GIVEN MATERIAL =>
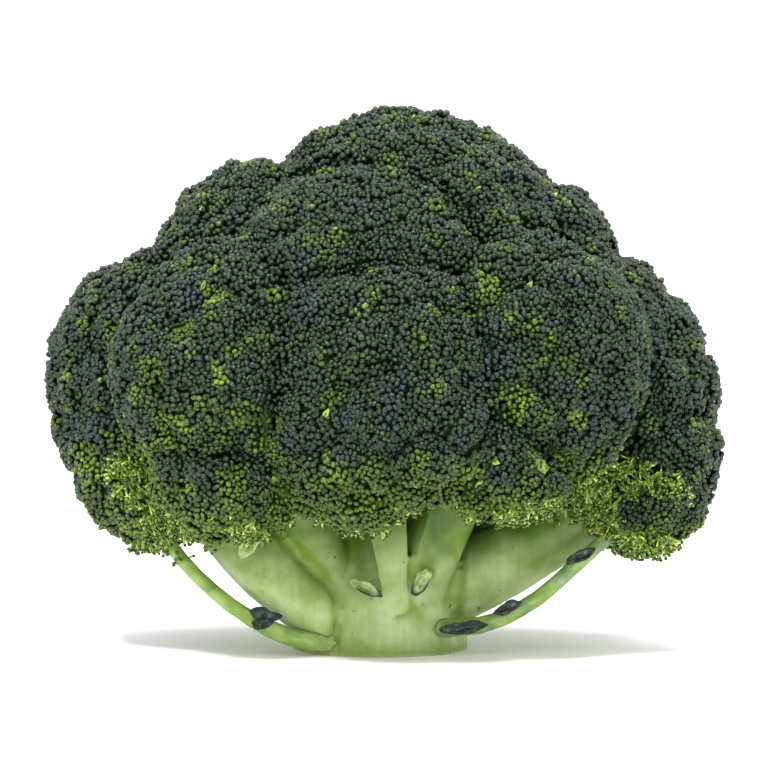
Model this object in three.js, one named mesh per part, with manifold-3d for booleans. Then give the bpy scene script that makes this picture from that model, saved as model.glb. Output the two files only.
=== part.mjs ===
// A broccoli head: a short cut stalk that forks into thick branches, a crown of bud florets packed side by side
// on them, thin side shoots that climb past the branches, and the small leaves left on the stems.
// Millimetres, +Z up, the front of the head towards -Y. The origin is the middle of the cut face it stands on.
import * as THREE from "three";
import { mergeVertices } from "three/addons/utils/BufferGeometryUtils.js";
import Module from "manifold-3d";

const wasm = await Module();
wasm.setup();

// Driving dimensions.
const GAP = 0.3; // free space kept between two pieces that touch
const FORK = new THREE.Vector3(0, 0, 14); // where the stalk divides, which every floret points away from
const TRUNK = [
  // radius and height up the trunk: a bevelled cut end, then a slow taper behind the feet of the branches
  [19.8, 0],
  [20.6, 0.8],
  [20.4, 5],
  [20.2, 10],
  [19.8, 15],
  [19, 20],
  [17.5, 25],
  [15, 31],
  [12, 37],
  [8, 42],
];
const RIDGE = { count: 8, foot: 0.015, top: 0.06 }; // one ridge runs down the trunk under each branch
const TRUNK_SIDES = 48;
const STEM_SIDES = 18;
const STEM_RINGS = 8;
const SHOOT_SIDES = 8;
const SHOOT_RINGS = 12;
const FLORET_DETAIL = 3; // subdivisions of the icosahedron under each floret
const FLORET_LUMP = 0.03; // how far a floret's skin waves in and out, as a share of its radius
const UNDERSIDE = { from: -0.45, squash: 0.35 }; // past this cosine from its axis a floret draws in to its stem
const BLOCK = 400; // side of the block that trims along a plane

const COLOURS = {
  bud: 0x3b4d3f,
  stalk: 0xa9bd84,
  shoot: 0x86a566,
  leaf: 0x4d6157,
};

// Branches of the stalk: a quadratic curve from, bend, to, and the radius at each.
const BRANCHES = [
  { from: [-11, -12.5, 8], bend: [-25, -14, 15.8], to: [-44.5, -13, 47], radii: [6.5, 10, 10] }, // thick, left
  { from: [13, -2, 14.5], bend: [30, -9, 20.5], to: [57, -9, 38.5], radii: [10, 9, 6] }, // thick, right
  { from: [-9, -9, 17], bend: [-15, -15, 27], to: [-27, -32, 53], radii: [7, 4.6, 7] }, // front left
  { from: [4, -19, 11], bend: [4, -25, 22], to: [-2, -38, 52], radii: [3.2, 3.6, 8] }, // front
  { from: [8, -11, 15], bend: [12.5, -20, 27], to: [26, -32, 54], radii: [8, 5.6, 7] }, // front right
  { from: [-12, 12, 14], bend: [-24, 22, 22], to: [-36, 33, 48], radii: [10, 8, 8] }, // back left
  { from: [1, 14, 14], bend: [3, 26, 22], to: [3, 42, 50], radii: [9, 7.5, 8] }, // back
  { from: [12, 12, 14], bend: [26, 21, 22], to: [38, 32, 48], radii: [10, 8, 8] }, // back right
  { from: [0, 0, 30], bend: [1, 0, 45], to: [4, 0, 70], radii: [14, 11, 11] }, // up the middle
];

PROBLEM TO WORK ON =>
Give back all the data exactly as written.

EXPECTED ANSWER =>
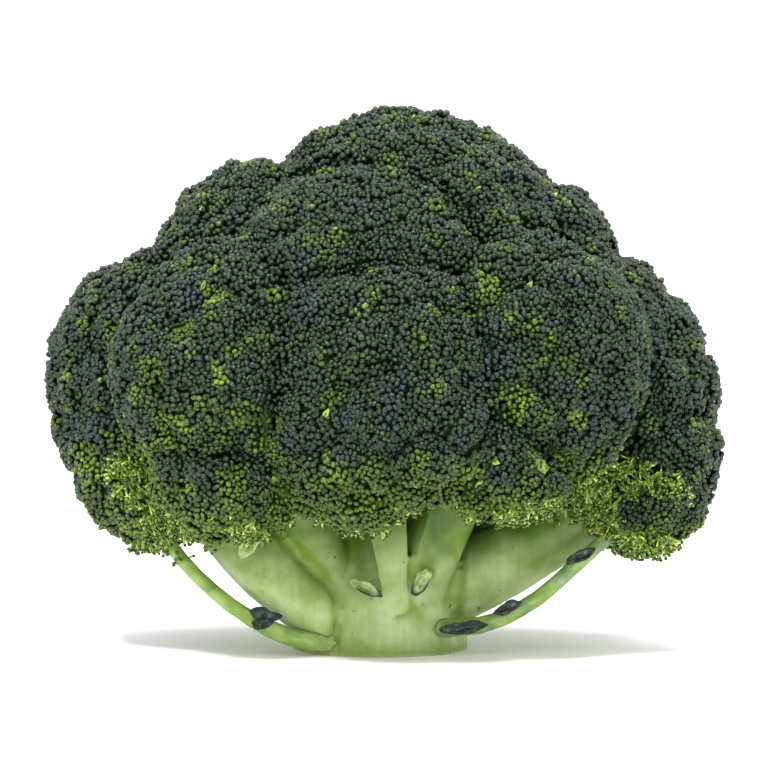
Model this object in three.js, one named mesh per part, with manifold-3d for booleans. Then give the bpy scene script that makes this picture from that model, saved as model.glb. Output the two files only.
=== part.mjs ===
// A broccoli head: a short cut stalk that forks into thick branches, a crown of bud florets packed side by side
// on them, thin side shoots that climb past the branches, and the small leaves left on the stems.
// Millimetres, +Z up, the front of the head towards -Y. The origin is the middle of the cut face it stands on.
import * as THREE from "three";
import { mergeVertices } from "three/addons/utils/BufferGeometryUtils.js";
import Module from "manifold-3d";

const wasm = await Module();
wasm.setup();

// Driving dimensions.
const GAP = 0.3; // free space kept between two pieces that touch
const FORK = new THREE.Vector3(0, 0, 14); // where the stalk divides, which every floret points away from
const TRUNK = [
  // radius and height up the trunk: a bevelled cut end, then a slow taper behind the feet of the branches
  [19.8, 0],
  [20.6, 0.8],
  [20.4, 5],
  [20.2, 10],
  [19.8, 15],
  [19, 20],
  [17.5, 25],
  [15, 31],
  [12, 37],
  [8, 42],
];
const RIDGE = { count: 8, foot: 0.015, top: 0.06 }; // one ridge runs down the trunk under each branch
const TRUNK_SIDES = 48;
const STEM_SIDES = 18;
const STEM_RINGS = 8;
const SHOOT_SIDES = 8;
const SHOOT_RINGS = 12;
const FLORET_DETAIL = 3; // subdivisions of the icosahedron under each floret
const FLORET_LUMP = 0.03; // how far a floret's skin waves in and out, as a share of its radius
const UNDERSIDE = { from: -0.45, squash: 0.35 }; // past this cosine from its axis a floret draws in to its stem
const BLOCK = 400; // side of the block that trims along a plane

const COLOURS = {
  bud: 0x3b4d3f,
  stalk: 0xa9bd84,
  shoot: 0x86a566,
  leaf: 0x4d6157,
};

// Branches of the stalk: a quadratic curve from, bend, to, and the radius at each.
const BRANCHES = [
  { from: [-11, -12.5, 8], bend: [-25, -14, 15.8], to: [-44.5, -13, 47], radii: [6.5, 10, 10] }, // thick, left
  { from: [13, -2, 14.5], bend: [30, -9, 20.5], to: [57, -9, 38.5], radii: [10, 9, 6] }, // thick, right
  { from: [-9, -9, 17], bend: [-15, -15, 27], to: [-27, -32, 53], radii: [7, 4.6, 7] }, // front left
  { from: [4, -19, 11], bend: [4, -25, 22], to: [-2, -38, 52], radii: [3.2, 3.6, 8] }, // front
  { from: [8, -11, 15], bend: [12.5, -20, 27], to: [26, -32, 54], radii: [8, 5.6, 7] }, // front right
  { from: [-12, 12, 14], bend: [-24, 22, 22], to: [-36, 33, 48], radii: [10, 8, 8] }, // back left
  { from: [1, 14, 14], bend: [3, 26, 22], to: [3, 42, 50], radii: [9, 7.5, 8] }, // back
  { from: [12, 12, 14], bend: [26, 21, 22], to: [38, 32, 48], radii: [10, 8, 8] }, // back right
  { from: [0, 0, 30], bend: [1, 0, 45], to: [4, 0, 70], radii: [14, 11, 11] }, // up the middle
];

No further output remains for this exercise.